Bahkan sekali waktu beliau mengatakan –kurang lebih begini—siapakah kita ini sehingga lalu merasa “berhak” mengadili mereka yang berbeda dengan mayoritas manusia pada umumnya.
Gotcha
Pada hemat penulis, berita-berita di atas sebaiknya masuk dalam konteks pemikiran teologi pastoral tentang misericordia dan pandangan Paus soal ketidaksempurnaan kita masing-masing sehingga juga tidak layak bisa menjadi “hakim mulia” untuk mengadili sesama yang “berbeda” dari kebanyakan orang.
Judul film bertitel Francesco
Lalu darimana judul-judul menarik itu muncul? Tentu sudah terlebih dahulu ada api besar sehingga kepulan asap yang membumbung tinggi itu kemudian muncul.
Belum lama ini dirilis sebuah film baru tentang Paus Fransiskus. Judulnya Francesco.
Respon besar terjadi, ketika film Francesco ini dirilis ke ranah publik. Terutama karena genre film ini boleh disebut sebagai semi dokumenter tentang hidup pribadi Paus Fransiskus dan sejumlah pandangan teologi pastoralnya.
Sebuah adegan kecil dalam film Francesco ini memuat pernyataan Paus Fransiskus yang sekarang ini menjadi trending topik di media massa internasional dan domestik Indonesia.
Tapi diucapkan kapan dan di mana –penulis belum tahu karena film Francesco belum bisa diakses sekarang—sehingga konteks pernyataan sensasional itu juga belum jelas.
Yang pasti, sejauh ditulis oleh CNA, adegan dalam film Francesco itu merilis pernyataan Paus Fransiskus yang mendukung negara agar mengakui keberadaan LGBT.
Hukum sipil negara, bukan Hukum Gereja
Dengan demikian, fokus isu ini jelas. Ranahnya ada di wilayah hukum sipil negara. Dan tentang soal ini, sesuai adegan dalam film Francesco itu, Paus Fransiskus mendukung gagasan tentang negara yang (sebaiknya) mengakui keberadaan orang-orang penganut laku hidup LGBT.
Sama sekali tidak menyentuh esensi apa pun dalam –katakanlah—dogma konvensional Gereja soal perkawinan sejenis dan lain-lainya.
Semuanya masih tetap sama. Gereja hanya mengaku perkawinan dua orang manusia berbeda jenis kelamin. Ketok palu sejak lama dan hingga kini, prinsip fundamental ini tidak (akan) pernah berubah.
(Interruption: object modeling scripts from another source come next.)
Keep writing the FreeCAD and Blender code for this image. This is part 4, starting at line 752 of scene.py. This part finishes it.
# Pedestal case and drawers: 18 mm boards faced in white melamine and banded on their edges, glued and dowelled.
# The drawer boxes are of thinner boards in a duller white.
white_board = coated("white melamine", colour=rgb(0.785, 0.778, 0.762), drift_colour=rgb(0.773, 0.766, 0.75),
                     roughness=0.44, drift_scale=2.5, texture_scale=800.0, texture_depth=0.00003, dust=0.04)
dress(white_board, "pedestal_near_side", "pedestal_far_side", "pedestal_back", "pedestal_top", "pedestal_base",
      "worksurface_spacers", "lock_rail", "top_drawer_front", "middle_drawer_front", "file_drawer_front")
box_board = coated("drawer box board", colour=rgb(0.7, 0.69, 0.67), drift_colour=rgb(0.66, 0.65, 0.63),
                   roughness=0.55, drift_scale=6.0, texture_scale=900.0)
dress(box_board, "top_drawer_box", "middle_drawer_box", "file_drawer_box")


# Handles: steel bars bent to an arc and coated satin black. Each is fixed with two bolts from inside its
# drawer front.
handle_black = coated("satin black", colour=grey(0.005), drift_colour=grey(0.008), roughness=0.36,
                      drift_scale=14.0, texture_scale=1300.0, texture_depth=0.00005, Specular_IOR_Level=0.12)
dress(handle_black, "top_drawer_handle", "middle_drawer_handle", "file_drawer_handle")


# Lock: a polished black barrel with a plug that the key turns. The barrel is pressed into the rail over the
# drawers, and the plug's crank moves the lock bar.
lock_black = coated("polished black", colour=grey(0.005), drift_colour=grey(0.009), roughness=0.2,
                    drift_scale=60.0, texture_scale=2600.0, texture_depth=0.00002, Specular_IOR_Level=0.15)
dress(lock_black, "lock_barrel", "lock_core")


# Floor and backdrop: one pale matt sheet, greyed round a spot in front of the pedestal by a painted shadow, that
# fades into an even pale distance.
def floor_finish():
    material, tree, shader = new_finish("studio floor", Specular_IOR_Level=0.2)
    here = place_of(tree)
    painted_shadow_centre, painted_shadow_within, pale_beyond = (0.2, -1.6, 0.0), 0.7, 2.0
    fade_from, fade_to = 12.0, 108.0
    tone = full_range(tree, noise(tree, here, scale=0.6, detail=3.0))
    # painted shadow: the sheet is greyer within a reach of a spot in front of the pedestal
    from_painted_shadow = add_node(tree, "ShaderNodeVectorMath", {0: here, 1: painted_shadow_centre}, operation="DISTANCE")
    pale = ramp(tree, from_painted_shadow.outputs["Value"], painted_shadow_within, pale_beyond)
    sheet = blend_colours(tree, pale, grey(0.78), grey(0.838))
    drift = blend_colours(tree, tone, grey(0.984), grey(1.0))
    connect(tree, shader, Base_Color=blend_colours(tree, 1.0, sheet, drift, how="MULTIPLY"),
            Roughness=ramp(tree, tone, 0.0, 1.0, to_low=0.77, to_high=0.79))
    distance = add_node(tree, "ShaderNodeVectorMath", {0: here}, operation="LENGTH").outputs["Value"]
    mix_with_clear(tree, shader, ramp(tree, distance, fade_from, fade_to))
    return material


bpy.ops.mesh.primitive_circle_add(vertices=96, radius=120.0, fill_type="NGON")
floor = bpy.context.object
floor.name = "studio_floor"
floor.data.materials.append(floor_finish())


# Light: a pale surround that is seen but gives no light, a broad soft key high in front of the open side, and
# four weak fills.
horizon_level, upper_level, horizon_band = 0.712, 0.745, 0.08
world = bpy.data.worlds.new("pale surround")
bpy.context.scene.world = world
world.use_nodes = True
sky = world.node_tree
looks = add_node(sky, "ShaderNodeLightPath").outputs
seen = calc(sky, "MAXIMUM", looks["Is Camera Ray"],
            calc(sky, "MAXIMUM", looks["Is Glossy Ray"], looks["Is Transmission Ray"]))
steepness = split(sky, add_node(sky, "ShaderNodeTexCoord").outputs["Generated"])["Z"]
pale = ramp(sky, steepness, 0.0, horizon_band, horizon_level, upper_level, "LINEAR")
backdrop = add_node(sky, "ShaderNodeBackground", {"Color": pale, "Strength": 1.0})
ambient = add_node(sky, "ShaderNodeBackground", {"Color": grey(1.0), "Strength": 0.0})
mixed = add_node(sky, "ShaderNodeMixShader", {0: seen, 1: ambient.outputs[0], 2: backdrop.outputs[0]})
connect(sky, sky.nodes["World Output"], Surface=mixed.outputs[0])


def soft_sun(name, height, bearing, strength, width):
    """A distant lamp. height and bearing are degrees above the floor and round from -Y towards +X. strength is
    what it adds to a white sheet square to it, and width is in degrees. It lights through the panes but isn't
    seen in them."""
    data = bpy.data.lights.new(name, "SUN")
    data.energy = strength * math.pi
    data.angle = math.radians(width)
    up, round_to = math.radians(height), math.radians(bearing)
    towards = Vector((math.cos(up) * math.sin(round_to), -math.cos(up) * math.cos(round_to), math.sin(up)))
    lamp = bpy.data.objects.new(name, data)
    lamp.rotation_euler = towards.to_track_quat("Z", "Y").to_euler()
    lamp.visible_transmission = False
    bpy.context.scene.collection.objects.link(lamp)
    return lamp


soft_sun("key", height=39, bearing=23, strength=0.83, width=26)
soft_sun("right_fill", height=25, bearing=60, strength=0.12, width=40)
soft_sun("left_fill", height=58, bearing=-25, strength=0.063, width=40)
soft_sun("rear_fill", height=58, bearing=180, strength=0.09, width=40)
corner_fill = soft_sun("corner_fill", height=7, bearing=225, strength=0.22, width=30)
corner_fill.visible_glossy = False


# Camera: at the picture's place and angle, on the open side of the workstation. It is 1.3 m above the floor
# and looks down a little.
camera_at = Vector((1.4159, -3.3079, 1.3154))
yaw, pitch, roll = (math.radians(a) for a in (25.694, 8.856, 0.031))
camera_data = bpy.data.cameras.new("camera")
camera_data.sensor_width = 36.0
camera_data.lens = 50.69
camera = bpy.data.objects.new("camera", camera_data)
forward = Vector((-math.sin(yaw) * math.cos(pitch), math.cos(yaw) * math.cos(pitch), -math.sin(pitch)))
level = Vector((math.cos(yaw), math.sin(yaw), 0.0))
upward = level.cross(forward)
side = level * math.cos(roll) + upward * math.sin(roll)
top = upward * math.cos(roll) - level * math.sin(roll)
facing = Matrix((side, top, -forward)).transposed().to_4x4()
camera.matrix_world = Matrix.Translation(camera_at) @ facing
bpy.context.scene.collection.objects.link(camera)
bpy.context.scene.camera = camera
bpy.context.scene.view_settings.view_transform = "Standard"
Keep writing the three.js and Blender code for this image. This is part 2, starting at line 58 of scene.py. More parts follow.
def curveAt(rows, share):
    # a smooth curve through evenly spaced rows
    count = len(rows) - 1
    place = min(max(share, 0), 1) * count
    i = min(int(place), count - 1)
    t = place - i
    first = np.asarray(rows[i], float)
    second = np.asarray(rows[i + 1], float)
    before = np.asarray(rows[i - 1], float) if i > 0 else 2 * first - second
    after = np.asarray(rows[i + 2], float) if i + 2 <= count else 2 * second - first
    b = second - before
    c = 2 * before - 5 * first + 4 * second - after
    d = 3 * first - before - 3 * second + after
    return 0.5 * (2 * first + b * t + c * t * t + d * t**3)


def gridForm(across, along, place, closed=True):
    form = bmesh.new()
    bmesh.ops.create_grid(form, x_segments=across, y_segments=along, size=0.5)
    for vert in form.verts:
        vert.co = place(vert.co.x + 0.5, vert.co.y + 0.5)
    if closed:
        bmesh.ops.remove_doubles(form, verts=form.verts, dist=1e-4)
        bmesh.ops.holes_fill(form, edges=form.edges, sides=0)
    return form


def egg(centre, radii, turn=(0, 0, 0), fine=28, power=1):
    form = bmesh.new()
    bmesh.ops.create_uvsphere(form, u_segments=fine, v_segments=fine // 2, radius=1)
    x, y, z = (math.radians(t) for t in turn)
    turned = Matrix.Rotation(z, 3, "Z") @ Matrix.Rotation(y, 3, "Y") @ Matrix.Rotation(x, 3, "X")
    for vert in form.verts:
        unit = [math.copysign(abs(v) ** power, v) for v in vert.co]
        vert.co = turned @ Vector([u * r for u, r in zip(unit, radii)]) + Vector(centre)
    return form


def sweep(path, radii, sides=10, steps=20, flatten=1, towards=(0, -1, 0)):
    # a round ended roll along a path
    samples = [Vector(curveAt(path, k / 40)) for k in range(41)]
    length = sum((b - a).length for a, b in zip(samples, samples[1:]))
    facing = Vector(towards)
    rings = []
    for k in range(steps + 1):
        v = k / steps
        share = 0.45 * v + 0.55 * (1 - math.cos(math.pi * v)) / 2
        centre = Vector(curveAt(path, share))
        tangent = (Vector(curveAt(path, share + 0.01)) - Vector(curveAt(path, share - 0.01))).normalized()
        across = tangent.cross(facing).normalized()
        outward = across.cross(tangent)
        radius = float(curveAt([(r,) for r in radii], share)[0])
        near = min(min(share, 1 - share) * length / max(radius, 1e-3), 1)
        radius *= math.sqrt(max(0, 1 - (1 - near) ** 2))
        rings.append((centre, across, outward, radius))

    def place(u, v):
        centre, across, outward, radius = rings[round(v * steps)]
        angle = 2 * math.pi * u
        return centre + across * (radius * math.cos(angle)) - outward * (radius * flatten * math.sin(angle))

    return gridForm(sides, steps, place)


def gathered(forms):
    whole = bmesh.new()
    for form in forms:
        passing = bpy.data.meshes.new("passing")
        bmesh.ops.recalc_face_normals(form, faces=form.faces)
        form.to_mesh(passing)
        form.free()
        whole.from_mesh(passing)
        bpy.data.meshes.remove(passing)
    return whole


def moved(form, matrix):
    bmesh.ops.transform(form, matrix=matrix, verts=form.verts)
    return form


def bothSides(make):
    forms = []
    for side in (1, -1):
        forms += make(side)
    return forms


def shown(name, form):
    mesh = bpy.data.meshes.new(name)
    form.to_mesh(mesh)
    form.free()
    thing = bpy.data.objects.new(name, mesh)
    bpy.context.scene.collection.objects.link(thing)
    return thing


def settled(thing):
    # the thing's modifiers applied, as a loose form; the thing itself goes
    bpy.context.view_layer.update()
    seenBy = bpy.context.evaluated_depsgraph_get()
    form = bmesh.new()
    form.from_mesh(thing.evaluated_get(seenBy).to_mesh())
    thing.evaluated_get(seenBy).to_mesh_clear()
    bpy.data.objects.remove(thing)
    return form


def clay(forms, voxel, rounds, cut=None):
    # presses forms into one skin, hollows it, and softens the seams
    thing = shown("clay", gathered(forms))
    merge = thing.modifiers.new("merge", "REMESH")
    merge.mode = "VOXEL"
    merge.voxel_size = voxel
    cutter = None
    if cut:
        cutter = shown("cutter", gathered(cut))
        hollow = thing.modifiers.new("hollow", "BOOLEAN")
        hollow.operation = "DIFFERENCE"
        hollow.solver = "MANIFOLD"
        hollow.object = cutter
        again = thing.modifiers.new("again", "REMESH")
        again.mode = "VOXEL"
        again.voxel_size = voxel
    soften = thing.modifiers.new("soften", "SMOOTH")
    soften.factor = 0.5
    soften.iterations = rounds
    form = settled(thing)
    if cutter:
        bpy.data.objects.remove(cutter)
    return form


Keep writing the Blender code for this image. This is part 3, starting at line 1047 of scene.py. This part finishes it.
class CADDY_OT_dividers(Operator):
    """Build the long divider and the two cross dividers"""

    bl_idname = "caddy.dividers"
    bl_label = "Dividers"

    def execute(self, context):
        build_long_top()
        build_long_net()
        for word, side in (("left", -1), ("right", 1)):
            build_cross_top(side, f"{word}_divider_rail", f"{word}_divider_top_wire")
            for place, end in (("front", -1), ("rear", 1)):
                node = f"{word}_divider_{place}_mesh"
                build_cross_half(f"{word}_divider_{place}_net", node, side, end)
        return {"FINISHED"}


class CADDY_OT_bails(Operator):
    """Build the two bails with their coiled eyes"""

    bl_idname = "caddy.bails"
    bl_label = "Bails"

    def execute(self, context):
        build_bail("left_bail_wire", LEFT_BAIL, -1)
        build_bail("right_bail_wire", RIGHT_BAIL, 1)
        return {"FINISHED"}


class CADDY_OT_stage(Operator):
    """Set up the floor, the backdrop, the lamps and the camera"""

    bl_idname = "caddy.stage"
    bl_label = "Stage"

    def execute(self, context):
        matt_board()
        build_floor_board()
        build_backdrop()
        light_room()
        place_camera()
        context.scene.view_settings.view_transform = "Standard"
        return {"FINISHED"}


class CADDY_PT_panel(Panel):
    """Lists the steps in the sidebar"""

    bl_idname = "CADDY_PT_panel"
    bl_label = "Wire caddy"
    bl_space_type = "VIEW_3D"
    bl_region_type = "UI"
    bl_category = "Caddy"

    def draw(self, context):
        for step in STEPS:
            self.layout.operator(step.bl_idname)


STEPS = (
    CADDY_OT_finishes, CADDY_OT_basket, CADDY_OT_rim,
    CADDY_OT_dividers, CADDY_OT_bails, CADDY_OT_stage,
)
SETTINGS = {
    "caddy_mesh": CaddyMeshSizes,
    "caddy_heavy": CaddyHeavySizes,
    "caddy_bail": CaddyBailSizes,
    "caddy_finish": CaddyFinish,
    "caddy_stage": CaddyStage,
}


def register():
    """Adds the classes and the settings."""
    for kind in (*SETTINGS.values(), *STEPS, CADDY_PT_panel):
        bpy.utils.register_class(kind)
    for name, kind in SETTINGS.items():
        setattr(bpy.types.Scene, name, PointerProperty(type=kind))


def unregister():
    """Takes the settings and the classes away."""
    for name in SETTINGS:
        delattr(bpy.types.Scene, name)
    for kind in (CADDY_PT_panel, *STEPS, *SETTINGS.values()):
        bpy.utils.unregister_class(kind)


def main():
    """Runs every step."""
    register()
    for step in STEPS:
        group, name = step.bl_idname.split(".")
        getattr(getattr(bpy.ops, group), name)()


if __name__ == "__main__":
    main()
Jadi, pikiran kita sebaiknya tidak usah “lari kemana-mana”.
Seakan-akan Paus Fransiskus akan mau mengubah Hukum Gereja dan prinsip fundamental,. Hukum dan aturan umum fundamental yang selama ini dipraktikkan oleh Hirarki sejak dulu sampai sekarang dan entah sampai kapan. Pokoknya secula seculorum. Sampai akhir waktu.
Dan barangkali hanya akan bisa berubah, kalau ada Konsili Vatikan III.
Kesan umum
Ada pandangan umum bahwa sejumlah pastor di Amerika “cenderung” membela keberadaan kelompok-kelompok LGBT. Juga mendukung hak-hak mereka untuk melakoni hidup yang –menurut pikiran umum masyarakat kebanyakan—dianggap tidak normal dan tidak wajar.
Sekali lagi, kalau di negara-negara yang secara hukum sipil dan legal positif memang mengakui keberadaan kelompok-kelompok itu, maka apakah menjadi relevan lagi para pastor itu mbegegeg dan tetap saja keukeuh menolak keberadaan orang-orang tersebut.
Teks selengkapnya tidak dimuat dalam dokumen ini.